• The exercise: Where a line of the listing below includes the word "empty", reproduce that line.
- - - - - - -
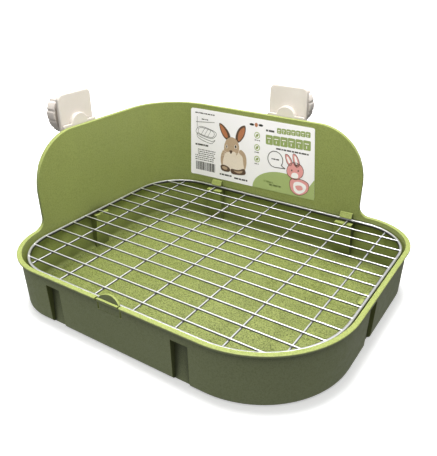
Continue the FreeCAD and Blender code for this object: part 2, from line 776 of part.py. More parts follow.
def make_clamp_plate(wall):
    """Square plate with a round hub and a hanger tongue in front and a stud behind."""
    body = new_body(wall + "_clamp_plate")
    half = "plate_side / 2"
    plate = body_sketch(body, "plate_outline", offset="plate_front")
    draw_outline(
        plate,
        [
            (f"-{half}", f"plate_centre - {half}", "plate_corner"),
            (half, f"plate_centre - {half}", "plate_corner"),
            (half, f"plate_centre + {half}", "plate_corner"),
            (f"-{half}", f"plate_centre + {half}", "plate_corner"),
        ],
    )
    pad(body, "plate", plate, "plate_thickness")
    hub = body_sketch(body, "hub_outline", offset="hub_front")
    draw_circle(hub, "hub", "0", "plate_centre - hub_drop", "hub_diameter")
    pad(body, "hub", hub, "plate_front + plate_thickness / 2 - hub_front")
    hanger = body_sketch(body, "hanger_outline", offset="hanger_front")
    draw_polygon(
        hanger,
        [
            (f"-{half}", "hanger_foot"),
            (half, "hanger_foot"),
            (half, "hanger_top"),
            (f"-{half}", "hanger_top"),
        ],
    )
    pad(body, "hanger", hanger, "hanger_thickness")
    stud = body_sketch(body, "stud_outline", offset="plate_front + plate_thickness / 2")
    draw_circle(stud, "stud", "0", "plate_centre", "stud_diameter")
    pad(body, "stud", stud, "stud_end - plate_front - plate_thickness / 2")
    body.Placement = clamp_place(wall)
    return body


def make_washer(wall):
    """Plain disc that presses the cage's wires against the plate and doesn't turn."""
    body = new_body(wall + "_clamp_washer")
    ring = body_sketch(body, "washer_outline", offset="washer_front")
    draw_circle(ring, "edge", "0", "plate_centre", "washer_diameter")
    draw_circle(ring, "bore", "0", "plate_centre", "stud_diameter + 2 * bore_gap")
    pad(body, "washer", ring, "washer_thickness")
    body.Placement = clamp_place(wall)
    return body


def make_knob(wall):
    """Round nut with grooves round its edge and a shallow dish in its outer face."""
    body = new_body(wall + "_clamp_knob")
    disc = body_sketch(body, "knob_outline")
    draw_circle(disc, "edge", "0", "0", "knob_diameter")
    pad(body, "disc", disc, "knob_thickness")
    groove = body_sketch(body, "groove_outline")
    draw_circle(groove, "groove", "0", "knob_diameter / 2 + flute_inset", "flute_diameter")
    cut = pocket(body, "groove", groove, "knob_thickness")
    doc.recompute()
    ring = body.newObject("PartDesign::PolarPattern", "grooves")
    ring.Originals = [cut]
    axis = next(item for item in body.Origin.OriginFeatures if item.Role == "Z_Axis")
    ring.Axis = (axis, [""])
    ring.Angle = 360
    ring.Occurrences = KNOB_FLUTES
    body.Tip = ring
    dish = body_sketch(body, "dish_outline", offset="knob_thickness - wall")
    draw_circle(dish, "dish", "0", "0", "knob_diameter * 2 / 3")
    pocket(body, "dish", dish, "2 * wall")
    bore = body_sketch(body, "bore_outline")
    draw_circle(bore, "bore", "0", "0", "stud_diameter + 2 * bore_gap")
    pocket(body, "bore", bore, "knob_thickness")
    place = clamp_place(wall)
    lift = FreeCAD.Placement(
        FreeCAD.Vector(0, measure("plate_centre"), measure("knob_front")), FreeCAD.Rotation()
    )
    body.Placement = place.multiply(lift)
    return body


# ---------------------------------------------------------------- build, check, export


def check_document():
    doc.recompute()
    broken = [item.Name for item in doc.Objects if {"Invalid", "Error"} & set(item.State)]
    if broken:
        raise RuntimeError("failed objects: " + ", ".join(broken))


def export(items):
    os.makedirs("parts", exist_ok=True)
    for item in items:
        shape = item.Shape
        if shape.isNull() or not shape.isValid():
            raise RuntimeError(f"{item.Label} has no valid shape")
        box = shape.BoundBox
        print(f"{item.Label:18s} solids {len(shape.Solids)} volume {shape.Volume:10.1f}", end=" ")
        print(f"box {box.XLength:.2f} {box.YLength:.2f} {box.ZLength:.2f}")
        shape.exportStep(f"parts/{item.Label}.step")


sub_parts = [make_tray(), make_latch(), make_label(), make_frame_wire(), *make_wires()]
for clamped_wall in ("left", "back"):
    sub_parts.append(make_clamp_plate(clamped_wall))
    sub_parts.append(make_washer(clamped_wall))
    sub_parts.append(make_knob(clamped_wall))
check_document()
export(sub_parts)
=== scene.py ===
import math

import bmesh
import bpy
from mathutils import Matrix, Vector


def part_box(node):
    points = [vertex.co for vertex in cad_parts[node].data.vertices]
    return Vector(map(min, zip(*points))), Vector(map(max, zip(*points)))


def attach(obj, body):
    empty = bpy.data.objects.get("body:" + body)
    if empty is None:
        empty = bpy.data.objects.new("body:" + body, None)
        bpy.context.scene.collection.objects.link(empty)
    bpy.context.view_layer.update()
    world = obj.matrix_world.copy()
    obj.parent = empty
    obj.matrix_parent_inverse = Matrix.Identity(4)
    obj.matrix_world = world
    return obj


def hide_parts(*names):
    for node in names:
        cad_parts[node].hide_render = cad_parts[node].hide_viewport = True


MM = 0.001
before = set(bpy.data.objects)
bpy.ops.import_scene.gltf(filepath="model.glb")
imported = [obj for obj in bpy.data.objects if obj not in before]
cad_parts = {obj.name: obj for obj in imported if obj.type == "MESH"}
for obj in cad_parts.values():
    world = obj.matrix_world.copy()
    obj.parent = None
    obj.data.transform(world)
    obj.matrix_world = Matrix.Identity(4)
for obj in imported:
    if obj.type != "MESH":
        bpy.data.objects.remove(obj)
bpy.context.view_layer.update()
scene = bpy.context.scene

# ---------------------------------------------------------------- wires named in the frame

LONG_WIRES = sorted(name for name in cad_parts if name.startswith("long_wire"))
CROSS_WIRES = sorted(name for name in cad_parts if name.startswith("cross_wire"))

# ---------------------------------------------------------------- material helpers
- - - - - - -
• Expected answer:
    empty = bpy.data.objects.get("body:" + body)
    if empty is None:
        empty = bpy.data.objects.new("body:" + body, None)
        bpy.context.scene.collection.objects.link(empty)
    obj.parent = empty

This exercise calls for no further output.